→ Problem
Restate every line of the material, word for word.

→ Data excerpt
*-*-*
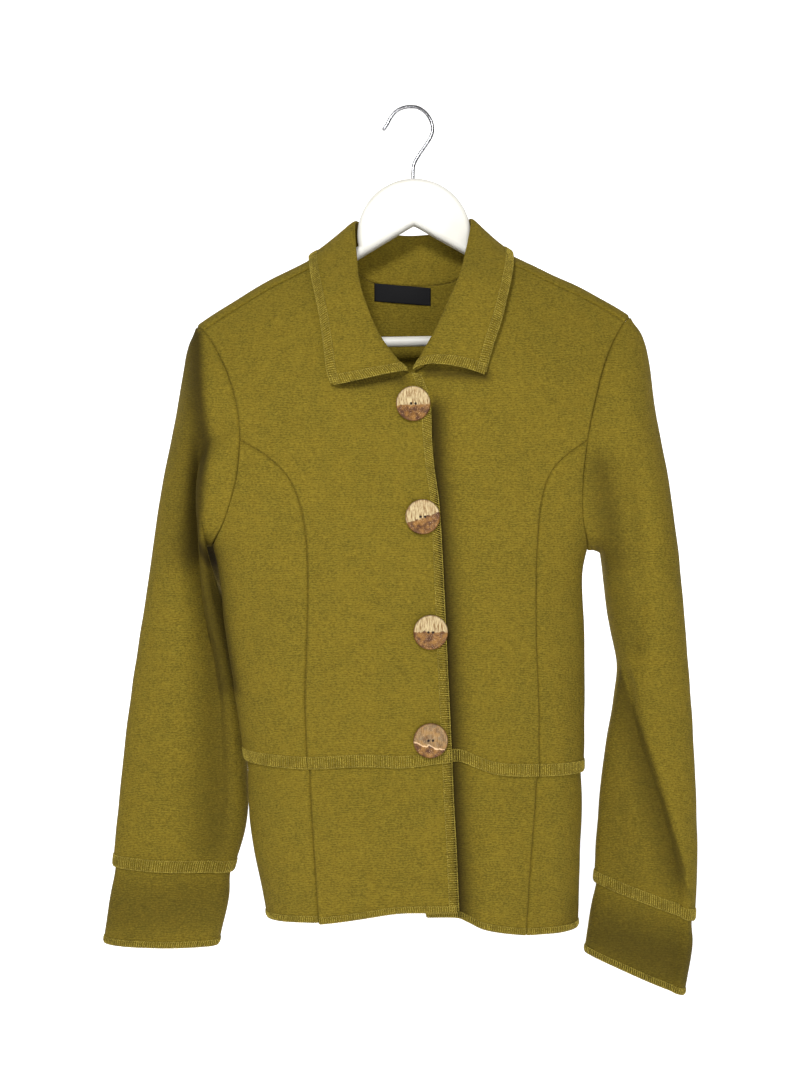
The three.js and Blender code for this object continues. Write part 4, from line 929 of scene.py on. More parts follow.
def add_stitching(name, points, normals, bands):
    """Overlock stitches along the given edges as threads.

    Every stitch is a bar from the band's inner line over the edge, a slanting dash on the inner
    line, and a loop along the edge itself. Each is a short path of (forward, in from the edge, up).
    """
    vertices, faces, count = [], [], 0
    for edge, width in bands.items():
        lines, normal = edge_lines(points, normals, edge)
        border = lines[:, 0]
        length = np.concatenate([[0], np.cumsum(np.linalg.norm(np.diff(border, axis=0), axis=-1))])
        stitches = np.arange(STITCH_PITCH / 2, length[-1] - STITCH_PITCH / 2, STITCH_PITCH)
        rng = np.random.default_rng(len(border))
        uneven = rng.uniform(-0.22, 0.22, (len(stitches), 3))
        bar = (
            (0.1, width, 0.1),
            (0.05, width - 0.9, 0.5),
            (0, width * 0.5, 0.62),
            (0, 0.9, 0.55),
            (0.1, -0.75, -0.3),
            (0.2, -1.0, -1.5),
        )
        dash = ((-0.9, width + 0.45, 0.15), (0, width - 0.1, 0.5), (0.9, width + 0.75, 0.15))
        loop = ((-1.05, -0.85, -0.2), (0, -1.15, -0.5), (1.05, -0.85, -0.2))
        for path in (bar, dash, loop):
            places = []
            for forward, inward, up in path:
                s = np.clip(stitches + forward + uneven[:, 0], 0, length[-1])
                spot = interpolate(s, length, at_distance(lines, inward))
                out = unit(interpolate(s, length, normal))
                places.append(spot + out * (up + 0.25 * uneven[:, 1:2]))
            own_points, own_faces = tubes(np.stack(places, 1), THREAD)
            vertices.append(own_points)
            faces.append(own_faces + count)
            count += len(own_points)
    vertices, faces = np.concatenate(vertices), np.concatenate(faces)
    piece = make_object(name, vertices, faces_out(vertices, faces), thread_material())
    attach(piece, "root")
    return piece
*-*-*
→ Worked solution
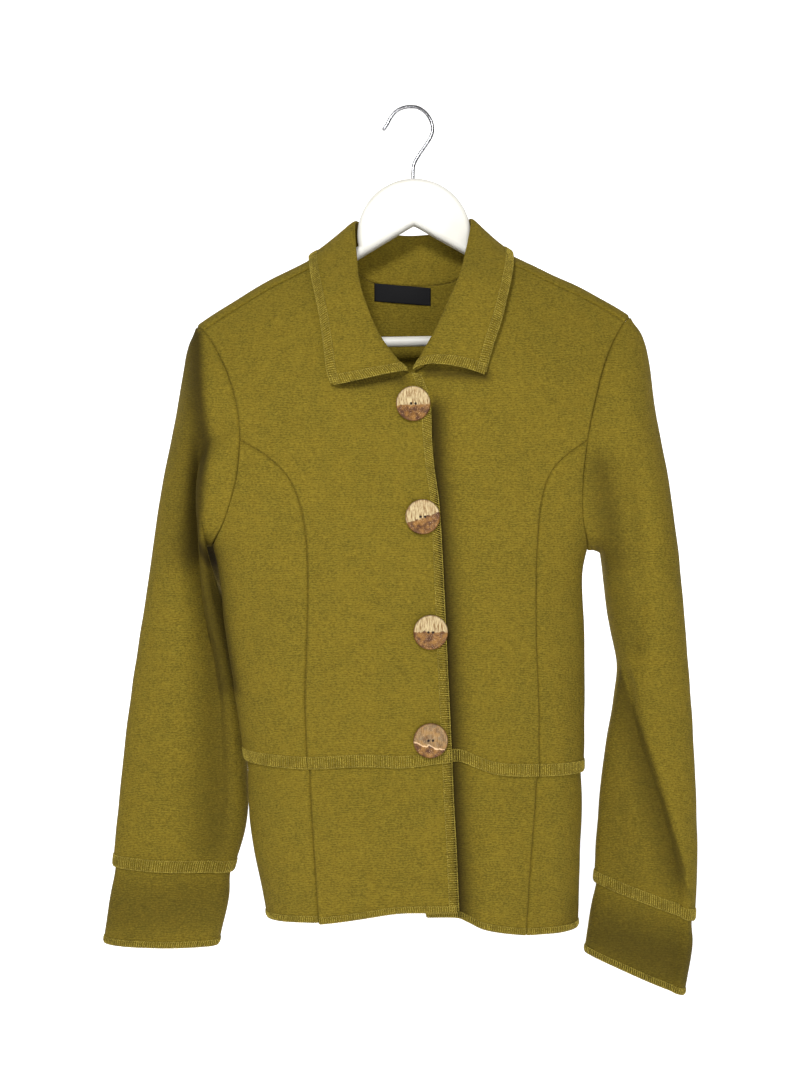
The three.js and Blender code for this object continues. Write part 4, from line 929 of scene.py on. More parts follow.
def add_stitching(name, points, normals, bands):
    """Overlock stitches along the given edges as threads.

    Every stitch is a bar from the band's inner line over the edge, a slanting dash on the inner
    line, and a loop along the edge itself. Each is a short path of (forward, in from the edge, up).
    """
    vertices, faces, count = [], [], 0
    for edge, width in bands.items():
        lines, normal = edge_lines(points, normals, edge)
        border = lines[:, 0]
        length = np.concatenate([[0], np.cumsum(np.linalg.norm(np.diff(border, axis=0), axis=-1))])
        stitches = np.arange(STITCH_PITCH / 2, length[-1] - STITCH_PITCH / 2, STITCH_PITCH)
        rng = np.random.default_rng(len(border))
        uneven = rng.uniform(-0.22, 0.22, (len(stitches), 3))
        bar = (
            (0.1, width, 0.1),
            (0.05, width - 0.9, 0.5),
            (0, width * 0.5, 0.62),
            (0, 0.9, 0.55),
            (0.1, -0.75, -0.3),
            (0.2, -1.0, -1.5),
        )
        dash = ((-0.9, width + 0.45, 0.15), (0, width - 0.1, 0.5), (0.9, width + 0.75, 0.15))
        loop = ((-1.05, -0.85, -0.2), (0, -1.15, -0.5), (1.05, -0.85, -0.2))
        for path in (bar, dash, loop):
            places = []
            for forward, inward, up in path:
                s = np.clip(stitches + forward + uneven[:, 0], 0, length[-1])
                spot = interpolate(s, length, at_distance(lines, inward))
                out = unit(interpolate(s, length, normal))
                places.append(spot + out * (up + 0.25 * uneven[:, 1:2]))
            own_points, own_faces = tubes(np.stack(places, 1), THREAD)
            vertices.append(own_points)
            faces.append(own_faces + count)
            count += len(own_points)
    vertices, faces = np.concatenate(vertices), np.concatenate(faces)
    piece = make_object(name, vertices, faces_out(vertices, faces), thread_material())
    attach(piece, "root")
    return piece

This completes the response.